Débora Foguel – Instituto de Bioquímica Médica Leopoldo de Meis – UFRJ. Acadêmica e membro do Comitê Gestor da Academia Brasileira de Ciências.

Nesse mês, escolhi para lhes contar sobre um estudo publicado em agosto de 2018 na prestigiosa revista Nature Science of Learning. Esse estudo foi conduzido por um brilhante grupo de pesquisadores brasileiros da Universidade Federal do Rio Grande do Norte em parceria com um grupo da Universidade de Washington (EUA). No entanto, não posso deixar de pontuar que escrevo este texto ainda com os olhos marejados pela perda daquele que foi nosso maior e mais belo Museu de História Natural, nosso Museu Nacional… Para um país que carece de museus e de espaços de divulgação da ciência, foi um duro golpe….muita tristeza….

O título traduzido da publicação, “Cochilo depois da aula fortalece o aprendizado declarativo em um ambiente escolar naturalista”, nos diz tudo, mas vou aproveitar o momento, quando acabamos de conhecer o desastroso resultado do Saeb, que aponta que pouco ou quase nada avançamos no ensino fundamental e médio no Brasil. Certamente, os achados deste estudo não são a solução do problema, mas nos fazem refletir que, às vezes, algumas medidas simples podem trazer um retorno positivo ao processo de aprendizagem. No caso em tela, um cochilinho…

Vários outros estudos já haviam se debruçado sobre a questão do papel do sono na aprendizagem. Na verdade, qualquer um de nós sabe que aprendemos com mais dificuldade quando estamos cansados e com sono. Mas, o que este estudo investigou foi o efeito do sono após uma aula escolar. Para isso, estudou um grupo de 24 crianças (12 meninos e 12 meninas) com cerca de 10 anos (5o ano escolar) de uma escola pública de Natal e as disciplinas investigadas foram História e Ciências.

Diferente de outros estudos, nesse estudo a professora das crianças participou em várias etapas da pesquisa, inclusive na etapa de testagem do aprendizado. A participação da professora, além de outras vantagens, é muito importante, pois estudos conduzidos por pesquisadores, que são estranhos às crianças, podem introduzir um viés na pesquisa e distorcer os resultados. Além disso, no presente estudo, os 24 alunos foram divididos em dois grupos (12 alunos) que, alternadamente, foram submetidos ao regime “Aula 1 – Cochilo -Testagem do Aprendizado 1” e, na etapa, seguinte ao regime “Aula 1 – Aula 2 -Testagem do Aprendizado 1”, ou seja, nesse segundo regime as crianças não tiraram um cochilo depois da Aula 1, cochilo que durou, em alguns casos, menos de 30 min, e, em outros, mais de 30 min. Essas mudanças introduzidas no protocolo desse estudo são muito importantes e, por isso, os autores entendem que o mesmo foi conduzido num ambiente de aprendizado natural para as crianças, o que o torna mais confiável. A testagem da aprendizagem ocorreu sempre 3-4 dias após a aula ministrada para avaliar se houve retenção do aprendizado e qual a influência do sono nessa retenção.

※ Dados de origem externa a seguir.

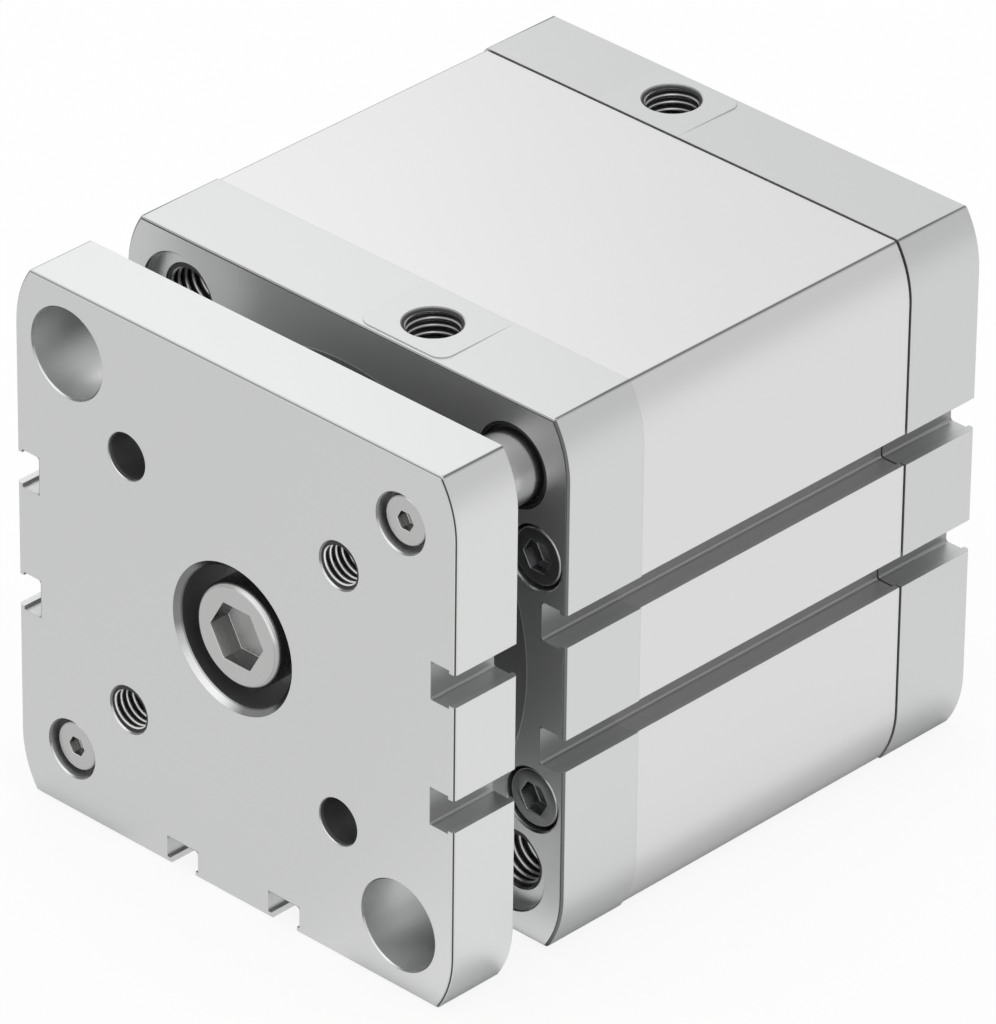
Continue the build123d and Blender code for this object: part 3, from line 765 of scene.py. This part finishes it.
# %% Helpers for modelling by hand
def named_piece(name):
    """Names the piece that an operator has just added."""
    piece = bpy.context.active_object
    piece.name = name
    piece.data.name = name
    return piece


def only(piece):
    """Selects one piece and nothing else."""
    bpy.ops.object.select_all(action="DESELECT")
    piece.select_set(True)
    bpy.context.view_layer.objects.active = piece


def keep_place(piece, spot=(0, 0, 0), turn=(0, 0, 0)):
    """Turns and moves a piece, and puts its place into its mesh."""
    only(piece)
    piece.rotation_euler = turn
    piece.location = spot
    bpy.ops.object.transform_apply(location=True, rotation=True, scale=True)


def copy_of(piece, name):
    """A second piece with a mesh of its own."""
    twin = piece.copy()
    twin.data = piece.data.copy()
    twin.name = name
    twin.data.name = name
    bpy.context.scene.collection.objects.link(twin)
    return twin


def finish_piece(piece, body, material):
    """Smooths, paints and seats a piece on its body."""
    only(piece)
    bpy.ops.object.shade_smooth_by_angle(angle=math.radians(35))
    if material:
        piece.data.materials.clear()
        piece.data.materials.append(material)
    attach(piece, body)


look_front = (math.pi / 2, 0, 0)
look_rear = (-math.pi / 2, 0, 0)
look_up = (0, 0, 0)


# %% Thread ridge
lit_share = 0.3
root_sink = 0.06 * MM
foot_share = 0.48
crest_share = 0.08
steps_per_turn = 40
along_axis = 0.9


def thread_ridge(name, outer, inner, pitch, depth, mouth):
    """Helical ridge of a tapped hole down from zero, cut off at the mouth and at its depth."""
    foot = outer + root_sink
    foot_half = foot_share * pitch
    crest_half = crest_share * pitch
    shoulder = inner + lit_share * (foot - inner)
    shoulder_half = crest_half + lit_share * (foot_half - crest_half)
    section = [
        (foot, foot_half), (shoulder, shoulder_half), (inner, crest_half), (inner, -crest_half),
        (foot, -foot_half),
    ]
    turns = math.ceil(depth / pitch) + 2
    bpy.ops.object.select_all(action="DESELECT")
    bpy.ops.mesh.primitive_circle_add(vertices=len(section), radius=MM, fill_type="NOTHING")
    ridge = named_piece(name)
    for point, (radius, level) in zip(ridge.data.vertices, section):
        point.co = (radius, 0, pitch + level)
    winding = ridge.modifiers.new("winding", "SCREW")
    winding.axis = "Z"
    winding.angle = 2 * math.pi
    winding.screw_offset = -pitch
    winding.iterations = turns
    winding.steps = steps_per_turn
    winding.render_steps = steps_per_turn
    bpy.ops.object.modifier_apply(modifier=winding.name)
    bpy.ops.object.mode_set(mode="EDIT")
    bpy.ops.mesh.select_all(action="SELECT")
    bpy.ops.mesh.fill_holes(sides=len(section))
    bpy.ops.mesh.select_all(action="SELECT")
    bpy.ops.mesh.normals_make_consistent(inside=False)
    bpy.ops.object.mode_set(mode="OBJECT")
    bpy.ops.mesh.primitive_cylinder_add(
        vertices=64, radius=2 * outer, depth=depth - mouth, location=(0, 0, -(depth + mouth) / 2)
    )
    sleeve = named_piece("sleeve")
    only(ridge)
    cut = ridge.modifiers.new("run_out", "BOOLEAN")
    cut.operation = "INTERSECT"
    cut.object = sleeve
    cut.solver = "EXACT"
    bpy.ops.object.modifier_apply(modifier=cut.name)
    bpy.data.objects.remove(sleeve)
    return ridge


def lay_threads(name, ridge, outer, inner, spots, turn, body, crest=painted_highlight_crest):
    """Copies one ridge to each hole of a pattern, with a painted highlight on the crest and painted shade
    on its flanks.
    """
    ridge.data.materials.append(painted_shade_flank)
    ridge.data.materials.append(crest)
    lit = inner + lit_share * (outer - inner)
    for face in ridge.data.polygons:
        on_crest = math.hypot(face.center.x, face.center.y) < lit
        face.material_index = int(on_crest and abs(face.normal.z) < along_axis)
    for number, spot in enumerate(spots, 1):
        piece = copy_of(ridge, name + "_" + str(number))
        keep_place(piece, spot, turn)
        finish_piece(piece, body, None)
    bpy.data.objects.remove(ridge)
    print(name, len(spots), "holes")


# %% Threads of the air ports
port_outer = 4.865 * MM
port_inner = 4.25 * MM
port_pitch = 1.3 * MM
port_depth = 8 * MM
port_break = 0.5 * MM
front_port = (11.2 * MM, body_face + 8.16 * MM, port_level)
rear_port = (-11.7 * MM, body_back - 7.6 * MM, port_level)
port_ridge = thread_ridge("port_ridge", port_outer, port_inner, port_pitch, port_depth, port_break)
port_spots = [front_port, rear_port]
lay_threads(
    "port_thread", port_ridge, port_outer, port_inner, port_spots, look_up, "cylinder_body",
    painted_highlight_port_crest,
)

# %% Threads of the mounting holes
mount_outer = 5 * MM
mount_inner = 4.25 * MM
mount_pitch = 1.5 * MM
mount_depth = 15 * MM
mount_seat = 2.3 * MM
mount_break = 0.3 * MM
front_spots = [(-corner, body_face + mount_seat, corner), (corner, body_face + mount_seat, -corner)]
rear_spots = [(x, body_back, z) for x in (-corner, corner) for z in (-corner, corner)]
front_depth = mount_depth - mount_seat
front_ridge = thread_ridge("front_ridge", mount_outer, mount_inner, mount_pitch, front_depth, mount_break)
lay_threads(
    "front_mount_thread", front_ridge, mount_outer, mount_inner, front_spots, look_front, "cylinder_body",
)
rear_ridge = thread_ridge("rear_ridge", mount_outer, mount_inner, mount_pitch, mount_depth, mount_break)
lay_threads(
    "rear_mount_thread", rear_ridge, mount_outer, mount_inner, rear_spots, look_rear, "cylinder_body",
)

# %% Threads of the plate
plate_outer = 4 * MM
plate_inner = 3.35 * MM
plate_pitch = 1.25 * MM
plate_depth = plate_back - plate_face
plate_spots = [(inner_corner, plate_face, inner_corner), (-inner_corner, plate_face, -inner_corner)]
plate_ridge = thread_ridge("plate_ridge", plate_outer, plate_inner, plate_pitch, plate_depth, mount_break)
lay_threads(
    "plate_thread", plate_ridge, plate_outer, plate_inner, plate_spots, look_front, "yoke"
)

# %% [markdown]
# ## Socket head screws
# A screw head is a turned cylinder with a rounded rim and a hexagon pressed into it. The rim is
# bevelled by hand, the hexagon is cut by a boolean, and a last small bevel breaks the edges of the
# socket, where the light catches.

# %% Screw by hand
def choose(piece, kind, test):
    """In edit mode, selects the faces or edges that pass a test."""
    bpy.ops.mesh.select_mode(type=kind)
    bpy.ops.mesh.select_all(action="DESELECT")
    bpy.ops.object.mode_set(mode="OBJECT")
    mesh = piece.data
    if kind == "FACE":
        for face in mesh.polygons:
            face.select = test(face.center, face.normal)
    else:
        for edge in mesh.edges:
            first, second = (mesh.vertices[i].co for i in edge.vertices)
            edge.select = test(first, second)
    bpy.ops.object.mode_set(mode="EDIT")


def socket_head_screw(name, head, height, rim, hexagon, socket_depth, shank, length):
    """Screw down from zero, its head's face at zero. Diameters and lengths are in metres."""
    near = 0.01 * MM
    bpy.ops.object.select_all(action="DESELECT")
    bpy.ops.mesh.primitive_cylinder_add(vertices=96, radius=head / 2, depth=height)
    screw = named_piece(name)
    keep_place(screw, (0, 0, -height / 2))
    bpy.ops.object.mode_set(mode="EDIT")
    choose(screw, "FACE", lambda centre, normal: normal.z < -along_axis)
    bpy.ops.mesh.inset(thickness=(head - shank) / 2)
    bpy.ops.mesh.extrude_region_move(TRANSFORM_OT_translate={"value": (0, 0, -length)})
    choose(screw, "EDGE", lambda first, second: abs(first.z) < near and abs(second.z) < near)
    bpy.ops.mesh.bevel(offset=rim, segments=5, profile=0.5)
    bpy.ops.object.mode_set(mode="OBJECT")
    bpy.ops.object.select_all(action="DESELECT")
    hexagon_turn = (0, 0, math.radians(30))
    bpy.ops.mesh.primitive_cylinder_add(
        vertices=6, radius=hexagon / math.sqrt(3), depth=2 * socket_depth, rotation=hexagon_turn
    )
    key = named_piece("hexagon_key")
    only(screw)
    cut = screw.modifiers.new("socket", "BOOLEAN")
    cut.operation = "DIFFERENCE"
    cut.object = key
    cut.solver = "EXACT"
    bpy.ops.object.modifier_apply(modifier=cut.name)
    bpy.data.objects.remove(key)
    break_edges = screw.modifiers.new("broken_edges", "BEVEL")
    break_edges.limit_method = "ANGLE"
    break_edges.angle_limit = math.radians(50)
    break_edges.width = 0.1 * MM
    break_edges.segments = 2
    bpy.ops.object.modifier_apply(modifier=break_edges.name)
    return screw


# %% Screw in the middle of the plate
centre_sink = 0.9 * MM
centre_screw = socket_head_screw(
    "centre_screw", head=18 * MM, height=9.5 * MM, rim=1.1 * MM, hexagon=10 * MM,
    socket_depth=4 * MM, shank=12 * MM, length=12 * MM,
)
keep_place(centre_screw, (0, plate_face + centre_sink, 0), look_front)
finish_piece(centre_screw, "yoke", bright_zinc)
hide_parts("yoke_centre_screw")
print("centre screw", len(centre_screw.data.polygons), "faces")

# %% Low head screws of the guide rods
low_sink = 1.0 * MM
low_screw = socket_head_screw(
    "low_screw", head=8.5 * MM, height=3.5 * MM, rim=0.45 * MM, hexagon=3 * MM,
    socket_depth=2 * MM, shank=5 * MM, length=8 * MM,
)
low_spots = [(corner, plate_face + low_sink, corner), (-corner, plate_face + low_sink, -corner)]
for number, spot in enumerate(low_spots, 1):
    piece = copy_of(low_screw, "guide_screw_" + str(number))
    keep_place(piece, spot, look_front)
    finish_piece(piece, "yoke", bright_zinc)
    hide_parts("guide_rod_screws")
bpy.data.objects.remove(low_screw)
print("guide screws", len(low_spots))

# %% Black screws of the caps
cap_sink = 0.45 * MM
cap_screw = socket_head_screw(
    "cap_screw", head=10 * MM, height=6 * MM, rim=0.5 * MM, hexagon=5 * MM,
    socket_depth=3 * MM, shank=6 * MM, length=12 * MM,
)
cap_rows = (("front", body_face + cap_sink, look_front), ("rear", body_back - cap_sink, look_rear))
for side, station, turn in cap_rows:
    number = 0
    for x in (-cap_screw_across, cap_screw_across):
        for z in (-cap_screw_up, cap_screw_up):
            number += 1
            piece = copy_of(cap_screw, side + "_cap_screw_" + str(number))
            keep_place(piece, (x, station, z), turn)
            finish_piece(piece, "cylinder_body", black_oxide)
            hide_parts(side + "_cap_screws")
bpy.data.objects.remove(cap_screw)
print("cap screws on both caps")

# %% [markdown]
# ## Rubber lips
# Round each rod sits a black ring whose face dips towards the rod and ends in a lip that wipes it. The
# ring is turned: its section is drawn once and spun about the rod's axis.

# %% Wiper rings
def turned_ring(name, section):
    """Ring spun from a closed section of radius and height points, in millimetres."""
    bpy.ops.object.select_all(action="DESELECT")
    bpy.ops.mesh.primitive_circle_add(vertices=len(section), radius=MM, fill_type="NOTHING")
    ring = named_piece(name)
    for point, (radius, level) in zip(ring.data.vertices, section):
        point.co = (radius * MM, 0, level * MM)
    bpy.ops.object.mode_set(mode="EDIT")
    bpy.ops.mesh.select_all(action="SELECT")
    bpy.ops.mesh.spin(steps=96, angle=2 * math.pi, center=(0, 0, 0), axis=(0, 0, 1))
    bpy.ops.mesh.select_all(action="SELECT")
    bpy.ops.mesh.remove_doubles(threshold=0.002 * MM)
    bpy.ops.mesh.normals_make_consistent(inside=False)
    bpy.ops.object.mode_set(mode="OBJECT")
    return ring


guide_lip = [
    (7.22, -3.5), (7.22, -0.35), (7.08, -0.15), (6.72, -0.15), (6.45, -0.75),
    (6.06, -0.6), (6.06, -1.0), (6.5, -1.8), (6.3, -3.5),
]
for side, sign in (("upper", 1), ("lower", -1)):
    lip = turned_ring("guide_lip_" + side, guide_lip)
    keep_place(lip, (sign * corner, body_face, sign * corner), look_front)
    finish_piece(lip, "cylinder_body", seal_rubber)
    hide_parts("guide_wiper_" + side)

rod_lip = [
    (13.97, -5.0), (13.97, -0.35), (13.7, -0.1), (13.2, -0.15), (12.0, -1.3),
    (11.0, -1.6), (10.06, -0.6), (10.06, -1.2), (11.2, -3.2), (10.4, -5.0),
]
wiped_rod = turned_ring("rod_lip", rod_lip)
recess_depth = 1.2 * MM
keep_place(wiped_rod, (0, body_face + recess_depth, 0), look_front)
finish_piece(wiped_rod, "cylinder_body", seal_rubber)
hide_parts("rod_seal")
print("rubber lips on the rod and both guides")

# %% View transform
bpy.context.scene.view_settings.view_transform = "Standard"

De forma, muito interessante, as crianças que tiraram um cochilo por mais que 30 min (30-60 min) aprenderam significativamente mais os conteúdos da Aula que lhes foi previamente ministrada (cerca de 10% a mais de aprendizado). Mas, se o cochilo for menor que 30 min, essa diferença no aprendizado não foi observada, o que indica que o tipo de sono e sua duração são importantes.

O sono pode ser dividido em estágios dependendo do padrão de ondas cerebrais que produz. O cochilo da manhã é composto basicamente pelo sono estágio 2 (sono ainda não profundo) e sono de movimento ocular rápido (sono do tipo REM, rapid eye movement). Esse último tipo de sono beneficia a criatividade, ao passo que o sono estágio 2 está mais relacionado à memória declarativa, que é a memória associada ao aprendizado, justamente aquela que foi avaliada na testagem das crianças. Dessa forma, este estudo também conclui que os benefícios no aprendizado das crianças está mais relacionado ao sono estágio 2 e não ao sono REM.

Curiosamente, muitos pais costumam pensar que as escolas ou creches que colocam as crianças para dormir numa parte do dia não são tão boas, pois estão privando as crianças de novos aprendizados. Mas, face ao que acabamos de ver, dormir traz benefícios ao aprendizado. Como vimos, o sono consolida a memória da mesma forma que o cimento que se coloca entre os tijolos na construção de uma casa se consolida e traz solidez à casa! No caso, estamos falando da consolidação dos tijolos da casa da nossa aprendizagem! E uma boa aprendizagem é tudo que o Brasil precisa!!